I picked up the trolling motor bracket from Custom Gheenoes about a week ago. Mounting it to the nose cap was a piece of cake. 6 SS bolts.

The trolling motor came from Wal-Mart. It's a Minn Kota Riptide (saltwater) 40 pound thrust model. Being a transom mount, the handle was mounted 180 degrees from the direction of the prop thrust, but 1 screw and you can turn the handle assembly around to mount it on the bow.

Battery is from Wal-Mart also. (Notice a trend here?) It's an inexpensive marine battery (about $50). Get one that's marked "deep cycle" not one that's designed for cars. Car batteries are set up for high "cranking" amps when you start the car, but don't have enough reserve power to motor around on the trolling motor for long periods of time.

The rubber material on the motor mount is some inexpensive drawer liner from Wal-Mart. I've see people pad the mount with SeaDeck, but I don't live close enough to a dealer. 

I set up the motor so that it clears the boat hull by about 2 inches when lowered. This keeps the head shallow enough to run skinny.

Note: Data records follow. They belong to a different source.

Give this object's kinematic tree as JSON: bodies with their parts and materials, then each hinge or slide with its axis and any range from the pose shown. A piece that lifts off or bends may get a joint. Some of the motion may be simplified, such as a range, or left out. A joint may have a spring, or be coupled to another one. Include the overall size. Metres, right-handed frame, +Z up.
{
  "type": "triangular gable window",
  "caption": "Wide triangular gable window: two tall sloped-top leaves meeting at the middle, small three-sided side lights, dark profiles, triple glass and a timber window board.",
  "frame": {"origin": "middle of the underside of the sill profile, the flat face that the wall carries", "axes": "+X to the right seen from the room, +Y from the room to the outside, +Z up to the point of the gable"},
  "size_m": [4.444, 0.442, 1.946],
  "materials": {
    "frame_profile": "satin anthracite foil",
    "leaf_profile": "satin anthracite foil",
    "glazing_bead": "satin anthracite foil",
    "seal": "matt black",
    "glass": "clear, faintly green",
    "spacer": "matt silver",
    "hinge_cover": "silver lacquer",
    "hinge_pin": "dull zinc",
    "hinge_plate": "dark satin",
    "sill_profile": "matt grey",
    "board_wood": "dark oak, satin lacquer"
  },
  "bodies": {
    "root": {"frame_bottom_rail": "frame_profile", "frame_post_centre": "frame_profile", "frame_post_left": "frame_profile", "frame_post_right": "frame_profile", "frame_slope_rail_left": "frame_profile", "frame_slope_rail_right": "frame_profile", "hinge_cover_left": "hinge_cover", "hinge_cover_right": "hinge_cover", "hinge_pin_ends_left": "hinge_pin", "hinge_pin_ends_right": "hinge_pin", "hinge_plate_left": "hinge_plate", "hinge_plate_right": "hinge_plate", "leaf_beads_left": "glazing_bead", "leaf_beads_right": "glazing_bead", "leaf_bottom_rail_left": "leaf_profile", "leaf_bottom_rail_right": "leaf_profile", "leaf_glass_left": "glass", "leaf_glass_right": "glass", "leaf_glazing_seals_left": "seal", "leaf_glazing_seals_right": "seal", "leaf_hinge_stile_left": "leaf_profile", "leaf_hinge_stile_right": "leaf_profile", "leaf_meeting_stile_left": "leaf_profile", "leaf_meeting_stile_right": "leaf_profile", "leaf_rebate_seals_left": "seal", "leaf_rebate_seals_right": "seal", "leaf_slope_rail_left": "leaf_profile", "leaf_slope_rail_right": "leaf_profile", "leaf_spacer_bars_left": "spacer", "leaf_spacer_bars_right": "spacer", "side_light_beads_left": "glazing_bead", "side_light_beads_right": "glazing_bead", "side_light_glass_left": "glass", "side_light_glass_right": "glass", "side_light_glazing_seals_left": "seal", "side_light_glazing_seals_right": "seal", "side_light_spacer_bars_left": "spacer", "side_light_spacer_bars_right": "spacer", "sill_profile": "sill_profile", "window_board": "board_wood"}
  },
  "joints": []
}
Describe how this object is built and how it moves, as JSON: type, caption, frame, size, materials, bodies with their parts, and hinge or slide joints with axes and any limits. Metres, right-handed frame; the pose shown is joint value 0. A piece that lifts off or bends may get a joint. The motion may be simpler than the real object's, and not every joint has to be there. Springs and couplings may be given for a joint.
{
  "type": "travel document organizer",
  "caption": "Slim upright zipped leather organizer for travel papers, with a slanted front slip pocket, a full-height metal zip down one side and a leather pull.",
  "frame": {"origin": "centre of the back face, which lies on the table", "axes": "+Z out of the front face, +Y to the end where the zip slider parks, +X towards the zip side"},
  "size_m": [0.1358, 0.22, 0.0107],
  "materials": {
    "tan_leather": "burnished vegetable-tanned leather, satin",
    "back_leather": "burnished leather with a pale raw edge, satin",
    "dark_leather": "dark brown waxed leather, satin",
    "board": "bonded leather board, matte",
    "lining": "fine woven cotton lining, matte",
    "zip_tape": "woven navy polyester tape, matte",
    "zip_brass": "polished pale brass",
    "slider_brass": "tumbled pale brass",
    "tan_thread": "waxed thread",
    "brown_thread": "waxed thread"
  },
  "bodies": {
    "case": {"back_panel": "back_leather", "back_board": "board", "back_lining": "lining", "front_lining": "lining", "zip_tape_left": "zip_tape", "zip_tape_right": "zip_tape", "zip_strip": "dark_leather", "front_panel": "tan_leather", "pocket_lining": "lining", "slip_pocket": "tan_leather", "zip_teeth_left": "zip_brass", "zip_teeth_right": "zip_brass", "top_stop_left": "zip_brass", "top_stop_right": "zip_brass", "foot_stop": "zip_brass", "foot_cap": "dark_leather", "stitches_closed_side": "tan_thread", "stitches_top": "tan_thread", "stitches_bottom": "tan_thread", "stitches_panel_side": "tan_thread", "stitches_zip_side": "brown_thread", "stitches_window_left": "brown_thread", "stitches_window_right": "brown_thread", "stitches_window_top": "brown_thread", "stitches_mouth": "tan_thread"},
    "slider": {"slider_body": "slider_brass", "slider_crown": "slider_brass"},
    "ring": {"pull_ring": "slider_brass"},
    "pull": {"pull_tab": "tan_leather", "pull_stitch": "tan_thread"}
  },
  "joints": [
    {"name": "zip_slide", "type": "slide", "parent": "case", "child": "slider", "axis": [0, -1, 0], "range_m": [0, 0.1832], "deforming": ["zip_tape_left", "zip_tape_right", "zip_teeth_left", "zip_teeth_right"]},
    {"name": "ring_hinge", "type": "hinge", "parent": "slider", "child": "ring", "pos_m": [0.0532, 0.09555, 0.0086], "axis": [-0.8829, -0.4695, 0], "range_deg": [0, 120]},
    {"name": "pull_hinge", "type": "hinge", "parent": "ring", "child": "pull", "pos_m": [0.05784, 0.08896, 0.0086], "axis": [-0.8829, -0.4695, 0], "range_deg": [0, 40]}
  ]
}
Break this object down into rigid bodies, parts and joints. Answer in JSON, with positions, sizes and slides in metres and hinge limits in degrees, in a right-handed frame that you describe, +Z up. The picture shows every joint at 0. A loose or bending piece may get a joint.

The battery box, also from Wal-Mart is made by Minn-Kota. I have it bungeed in place to 2 SS eye bolts at the bow. Put a pretty good pounding on the boat coming back from Carbide flats the other day when the wind picked up, and the box didn't move.


----------



## djc21 (Jul 15, 2007)

Thanks for all the info Markdido. Did u have to pre-drill your holes before u threaded the bolts through? Just want to make sure the fiberglass won't crack. Hope to have one on in a couple of weeks and thanks for the picks. Walmart may be the way to go if BassPro can't compete.
thanks again,
David


----------



## markdido (Apr 25, 2007)

Nope. Didn't have any problems. Just let the drill do the work and don't force it and it should give you a nice clean cut.

Mark


----------